╔══
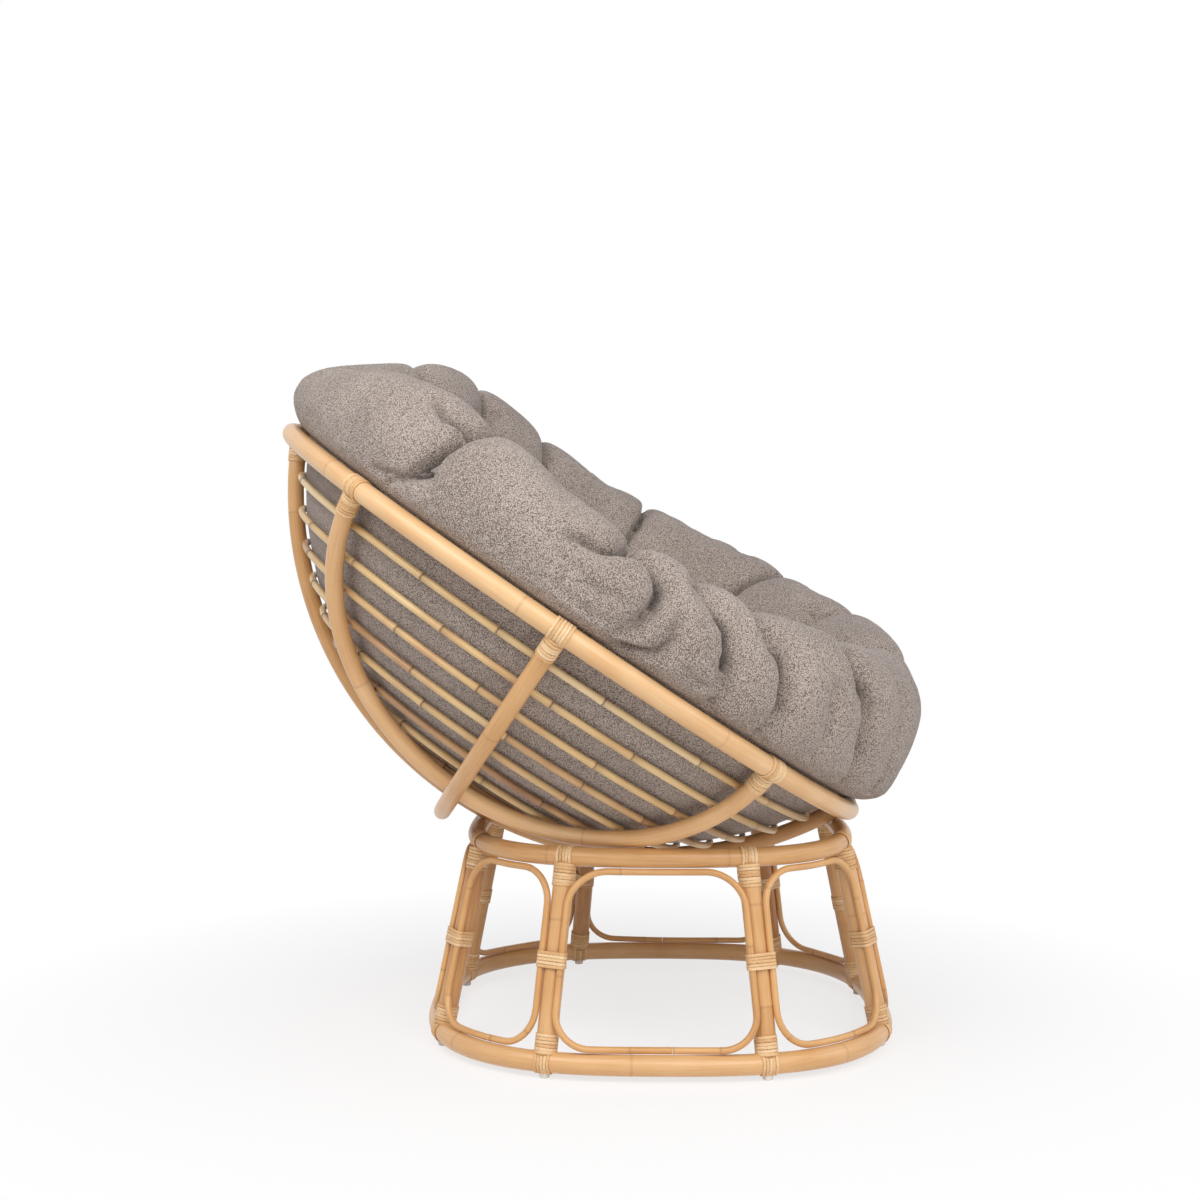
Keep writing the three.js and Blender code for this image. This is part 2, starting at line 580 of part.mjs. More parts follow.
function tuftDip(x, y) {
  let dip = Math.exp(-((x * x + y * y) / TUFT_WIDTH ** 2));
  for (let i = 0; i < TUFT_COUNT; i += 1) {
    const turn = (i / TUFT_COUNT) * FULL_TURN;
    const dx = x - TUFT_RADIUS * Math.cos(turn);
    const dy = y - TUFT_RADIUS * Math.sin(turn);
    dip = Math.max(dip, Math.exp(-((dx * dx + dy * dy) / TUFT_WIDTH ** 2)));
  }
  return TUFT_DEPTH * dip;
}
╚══
#### Objective
Nothing should be changed: write out all of the data as is.

#### Complete response
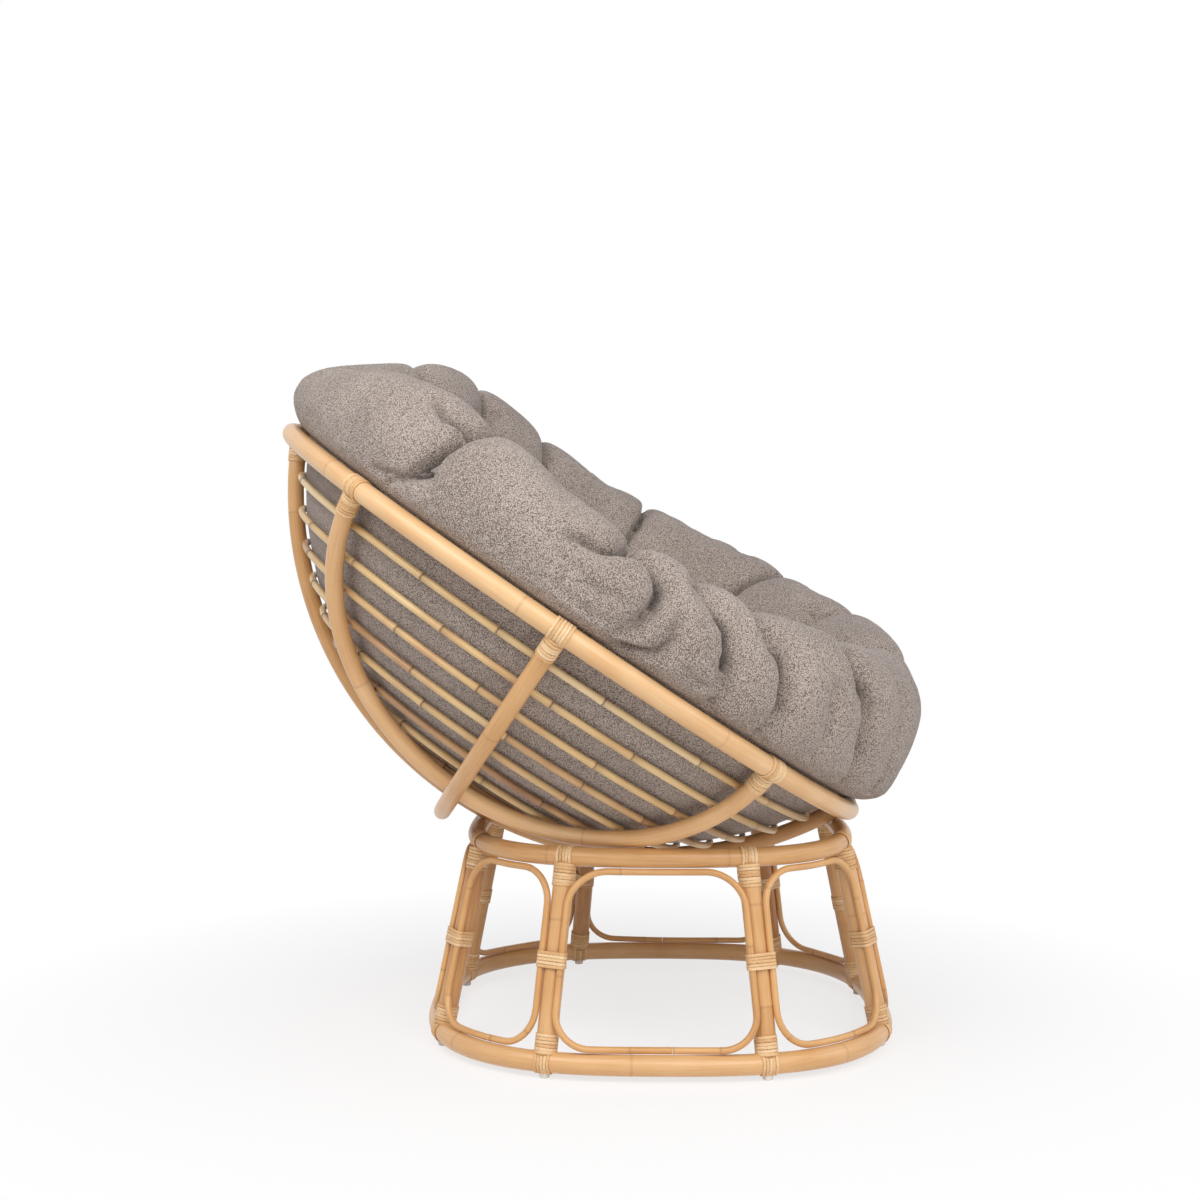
Keep writing the three.js and Blender code for this image. This is part 2, starting at line 580 of part.mjs. More parts follow.
function tuftDip(x, y) {
  let dip = Math.exp(-((x * x + y * y) / TUFT_WIDTH ** 2));
  for (let i = 0; i < TUFT_COUNT; i += 1) {
    const turn = (i / TUFT_COUNT) * FULL_TURN;
    const dx = x - TUFT_RADIUS * Math.cos(turn);
    const dy = y - TUFT_RADIUS * Math.sin(turn);
    dip = Math.max(dip, Math.exp(-((dx * dx + dy * dy) / TUFT_WIDTH ** 2)));
  }
  return TUFT_DEPTH * dip;
}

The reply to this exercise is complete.